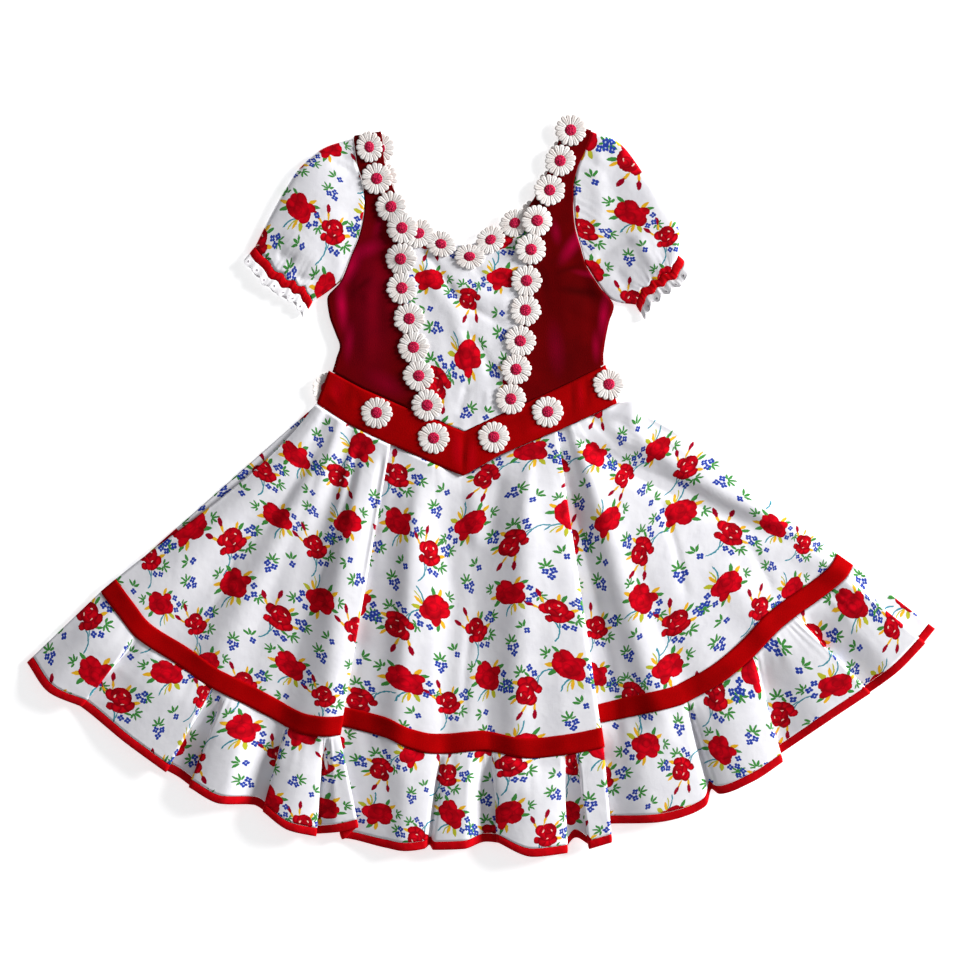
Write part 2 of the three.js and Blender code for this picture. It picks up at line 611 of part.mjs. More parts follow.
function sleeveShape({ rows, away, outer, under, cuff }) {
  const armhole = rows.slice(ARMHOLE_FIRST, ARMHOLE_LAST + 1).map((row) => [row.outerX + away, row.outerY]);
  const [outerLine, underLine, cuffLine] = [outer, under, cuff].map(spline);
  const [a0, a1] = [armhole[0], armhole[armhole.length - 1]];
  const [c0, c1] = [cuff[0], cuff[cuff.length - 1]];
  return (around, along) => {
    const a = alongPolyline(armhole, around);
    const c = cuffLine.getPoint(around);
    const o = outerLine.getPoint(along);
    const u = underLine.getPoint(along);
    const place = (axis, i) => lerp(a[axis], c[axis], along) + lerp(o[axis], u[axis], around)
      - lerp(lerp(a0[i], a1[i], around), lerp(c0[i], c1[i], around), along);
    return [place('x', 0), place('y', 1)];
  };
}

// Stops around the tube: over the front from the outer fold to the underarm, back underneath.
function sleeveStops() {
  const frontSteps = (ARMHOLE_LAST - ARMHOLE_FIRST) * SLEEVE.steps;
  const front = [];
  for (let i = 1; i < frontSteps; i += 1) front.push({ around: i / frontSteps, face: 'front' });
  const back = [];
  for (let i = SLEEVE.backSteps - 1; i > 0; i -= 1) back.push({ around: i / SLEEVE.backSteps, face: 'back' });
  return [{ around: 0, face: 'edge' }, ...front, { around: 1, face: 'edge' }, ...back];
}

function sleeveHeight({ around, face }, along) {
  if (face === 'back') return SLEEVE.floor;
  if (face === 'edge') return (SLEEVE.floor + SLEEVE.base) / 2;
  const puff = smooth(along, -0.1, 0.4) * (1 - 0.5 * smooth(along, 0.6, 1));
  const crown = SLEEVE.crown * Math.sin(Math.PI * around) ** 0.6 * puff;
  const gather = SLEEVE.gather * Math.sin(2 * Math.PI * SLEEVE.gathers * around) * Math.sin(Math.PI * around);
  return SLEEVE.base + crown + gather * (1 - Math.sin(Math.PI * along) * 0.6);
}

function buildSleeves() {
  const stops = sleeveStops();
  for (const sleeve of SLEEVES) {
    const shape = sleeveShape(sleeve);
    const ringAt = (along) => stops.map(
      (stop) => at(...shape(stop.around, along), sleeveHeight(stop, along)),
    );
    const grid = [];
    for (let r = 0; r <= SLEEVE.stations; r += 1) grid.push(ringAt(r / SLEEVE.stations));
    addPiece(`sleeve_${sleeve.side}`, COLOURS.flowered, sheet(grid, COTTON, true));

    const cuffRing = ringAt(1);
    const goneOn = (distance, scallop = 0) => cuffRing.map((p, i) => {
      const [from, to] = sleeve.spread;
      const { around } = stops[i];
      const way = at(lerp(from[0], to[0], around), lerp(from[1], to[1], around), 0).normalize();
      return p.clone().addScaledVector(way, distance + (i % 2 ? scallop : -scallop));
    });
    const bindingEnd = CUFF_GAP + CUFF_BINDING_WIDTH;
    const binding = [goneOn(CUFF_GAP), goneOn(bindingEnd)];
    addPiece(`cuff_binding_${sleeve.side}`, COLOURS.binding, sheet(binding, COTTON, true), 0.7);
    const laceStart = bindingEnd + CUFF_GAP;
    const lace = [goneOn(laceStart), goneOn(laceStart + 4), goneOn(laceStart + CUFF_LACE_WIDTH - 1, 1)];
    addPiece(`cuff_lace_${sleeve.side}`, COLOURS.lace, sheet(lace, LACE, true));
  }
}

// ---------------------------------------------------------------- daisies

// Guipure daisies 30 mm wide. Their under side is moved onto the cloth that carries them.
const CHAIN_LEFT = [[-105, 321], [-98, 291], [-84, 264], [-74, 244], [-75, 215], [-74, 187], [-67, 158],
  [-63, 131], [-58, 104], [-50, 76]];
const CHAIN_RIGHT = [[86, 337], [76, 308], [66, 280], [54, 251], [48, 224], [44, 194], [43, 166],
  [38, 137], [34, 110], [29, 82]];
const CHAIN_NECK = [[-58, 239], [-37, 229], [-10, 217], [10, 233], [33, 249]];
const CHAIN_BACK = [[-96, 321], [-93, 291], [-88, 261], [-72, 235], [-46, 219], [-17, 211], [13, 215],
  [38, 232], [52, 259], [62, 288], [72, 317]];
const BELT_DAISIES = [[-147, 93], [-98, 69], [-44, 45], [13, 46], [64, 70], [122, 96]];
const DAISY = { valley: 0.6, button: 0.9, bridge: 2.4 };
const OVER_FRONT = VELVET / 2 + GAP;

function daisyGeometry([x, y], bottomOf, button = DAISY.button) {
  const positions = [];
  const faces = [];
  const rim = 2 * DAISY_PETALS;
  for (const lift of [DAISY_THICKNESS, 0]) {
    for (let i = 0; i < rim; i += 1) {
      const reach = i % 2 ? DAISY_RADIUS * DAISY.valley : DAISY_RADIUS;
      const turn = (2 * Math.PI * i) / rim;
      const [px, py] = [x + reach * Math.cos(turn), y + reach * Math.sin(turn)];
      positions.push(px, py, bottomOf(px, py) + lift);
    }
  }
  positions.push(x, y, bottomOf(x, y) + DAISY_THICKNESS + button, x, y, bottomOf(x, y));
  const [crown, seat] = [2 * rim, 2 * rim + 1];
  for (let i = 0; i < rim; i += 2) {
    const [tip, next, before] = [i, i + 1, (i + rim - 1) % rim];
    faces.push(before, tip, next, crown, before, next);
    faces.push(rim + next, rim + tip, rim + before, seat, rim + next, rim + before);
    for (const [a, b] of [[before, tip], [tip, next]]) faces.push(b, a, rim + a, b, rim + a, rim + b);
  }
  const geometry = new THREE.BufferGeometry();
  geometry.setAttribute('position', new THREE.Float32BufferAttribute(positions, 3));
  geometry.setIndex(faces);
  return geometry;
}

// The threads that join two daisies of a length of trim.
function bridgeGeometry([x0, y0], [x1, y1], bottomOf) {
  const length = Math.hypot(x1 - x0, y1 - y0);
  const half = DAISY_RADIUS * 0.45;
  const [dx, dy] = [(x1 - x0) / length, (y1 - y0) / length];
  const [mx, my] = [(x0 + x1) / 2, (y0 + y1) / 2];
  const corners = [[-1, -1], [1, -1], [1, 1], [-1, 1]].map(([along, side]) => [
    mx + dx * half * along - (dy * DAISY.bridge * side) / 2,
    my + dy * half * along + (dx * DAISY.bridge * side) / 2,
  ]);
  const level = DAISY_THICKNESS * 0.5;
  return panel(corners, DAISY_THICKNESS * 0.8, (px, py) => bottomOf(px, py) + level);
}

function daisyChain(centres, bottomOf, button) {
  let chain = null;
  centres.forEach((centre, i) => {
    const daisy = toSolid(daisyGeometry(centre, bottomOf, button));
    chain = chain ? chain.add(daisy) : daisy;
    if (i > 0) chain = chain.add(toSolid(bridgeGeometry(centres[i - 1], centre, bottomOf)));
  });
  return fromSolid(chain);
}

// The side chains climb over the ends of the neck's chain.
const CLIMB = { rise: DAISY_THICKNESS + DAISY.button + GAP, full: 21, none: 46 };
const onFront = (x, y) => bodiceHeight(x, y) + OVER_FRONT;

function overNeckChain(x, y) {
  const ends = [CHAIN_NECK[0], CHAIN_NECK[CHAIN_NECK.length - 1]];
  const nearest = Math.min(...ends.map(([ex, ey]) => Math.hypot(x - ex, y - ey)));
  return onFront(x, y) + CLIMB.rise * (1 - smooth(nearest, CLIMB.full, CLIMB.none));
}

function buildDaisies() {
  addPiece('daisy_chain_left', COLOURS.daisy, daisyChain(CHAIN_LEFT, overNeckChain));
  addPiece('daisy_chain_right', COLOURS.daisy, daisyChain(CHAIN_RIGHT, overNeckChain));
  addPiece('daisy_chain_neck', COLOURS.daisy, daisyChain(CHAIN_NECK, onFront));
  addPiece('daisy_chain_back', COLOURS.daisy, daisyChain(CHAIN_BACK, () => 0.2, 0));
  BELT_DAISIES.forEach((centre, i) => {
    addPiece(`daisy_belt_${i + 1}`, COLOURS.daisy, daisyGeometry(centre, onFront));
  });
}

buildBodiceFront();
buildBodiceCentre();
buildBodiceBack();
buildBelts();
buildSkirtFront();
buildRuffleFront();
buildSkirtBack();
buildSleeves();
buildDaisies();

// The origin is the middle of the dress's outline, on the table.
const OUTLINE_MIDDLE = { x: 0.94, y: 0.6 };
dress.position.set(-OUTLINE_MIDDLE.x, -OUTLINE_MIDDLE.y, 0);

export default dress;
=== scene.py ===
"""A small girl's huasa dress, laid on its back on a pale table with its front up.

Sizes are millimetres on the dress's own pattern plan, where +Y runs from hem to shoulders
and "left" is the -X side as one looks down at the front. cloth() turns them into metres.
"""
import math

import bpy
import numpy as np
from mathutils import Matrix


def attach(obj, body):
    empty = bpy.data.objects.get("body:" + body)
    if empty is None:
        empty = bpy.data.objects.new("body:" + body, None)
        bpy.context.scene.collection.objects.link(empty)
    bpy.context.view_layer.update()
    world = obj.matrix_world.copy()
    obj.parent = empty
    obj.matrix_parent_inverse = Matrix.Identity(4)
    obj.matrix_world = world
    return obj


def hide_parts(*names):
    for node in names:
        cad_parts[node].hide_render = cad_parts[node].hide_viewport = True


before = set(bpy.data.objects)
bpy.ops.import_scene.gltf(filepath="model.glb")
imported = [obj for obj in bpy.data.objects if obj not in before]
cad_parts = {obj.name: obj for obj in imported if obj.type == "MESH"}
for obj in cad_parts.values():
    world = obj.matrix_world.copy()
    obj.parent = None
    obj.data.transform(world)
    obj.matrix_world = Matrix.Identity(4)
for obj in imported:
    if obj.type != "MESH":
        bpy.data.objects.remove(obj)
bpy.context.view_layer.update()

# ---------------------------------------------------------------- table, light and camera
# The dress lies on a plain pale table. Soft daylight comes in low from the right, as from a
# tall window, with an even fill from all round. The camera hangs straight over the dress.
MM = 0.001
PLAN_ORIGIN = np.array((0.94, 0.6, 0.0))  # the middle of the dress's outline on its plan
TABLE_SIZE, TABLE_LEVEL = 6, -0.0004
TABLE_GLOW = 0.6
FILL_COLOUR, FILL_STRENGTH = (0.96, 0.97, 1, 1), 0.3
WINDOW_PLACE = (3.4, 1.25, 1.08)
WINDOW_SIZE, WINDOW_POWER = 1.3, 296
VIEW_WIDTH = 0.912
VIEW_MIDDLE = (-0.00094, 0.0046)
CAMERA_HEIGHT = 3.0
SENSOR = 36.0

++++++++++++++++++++

* _Challenge_: Repeat only the lines running from the line that contains "obj.matrix_parent_inverse = Matrix.Identity(4)" through the last line above, inclusive.

* _Result for this exercise_:
    obj.matrix_parent_inverse = Matrix.Identity(4)
    obj.matrix_world = world
    return obj


def hide_parts(*names):
    for node in names:
        cad_parts[node].hide_render = cad_parts[node].hide_viewport = True


before = set(bpy.data.objects)
bpy.ops.import_scene.gltf(filepath="model.glb")
imported = [obj for obj in bpy.data.objects if obj not in before]
cad_parts = {obj.name: obj for obj in imported if obj.type == "MESH"}
for obj in cad_parts.values():
    world = obj.matrix_world.copy()
    obj.parent = None
    obj.data.transform(world)
    obj.matrix_world = Matrix.Identity(4)
for obj in imported:
    if obj.type != "MESH":
        bpy.data.objects.remove(obj)
bpy.context.view_layer.update()

# ---------------------------------------------------------------- table, light and camera
# The dress lies on a plain pale table. Soft daylight comes in low from the right, as from a
# tall window, with an even fill from all round. The camera hangs straight over the dress.
MM = 0.001
PLAN_ORIGIN = np.array((0.94, 0.6, 0.0))  # the middle of the dress's outline on its plan
TABLE_SIZE, TABLE_LEVEL = 6, -0.0004
TABLE_GLOW = 0.6
FILL_COLOUR, FILL_STRENGTH = (0.96, 0.97, 1, 1), 0.3
WINDOW_PLACE = (3.4, 1.25, 1.08)
WINDOW_SIZE, WINDOW_POWER = 1.3, 296
VIEW_WIDTH = 0.912
VIEW_MIDDLE = (-0.00094, 0.0046)
CAMERA_HEIGHT = 3.0
SENSOR = 36.0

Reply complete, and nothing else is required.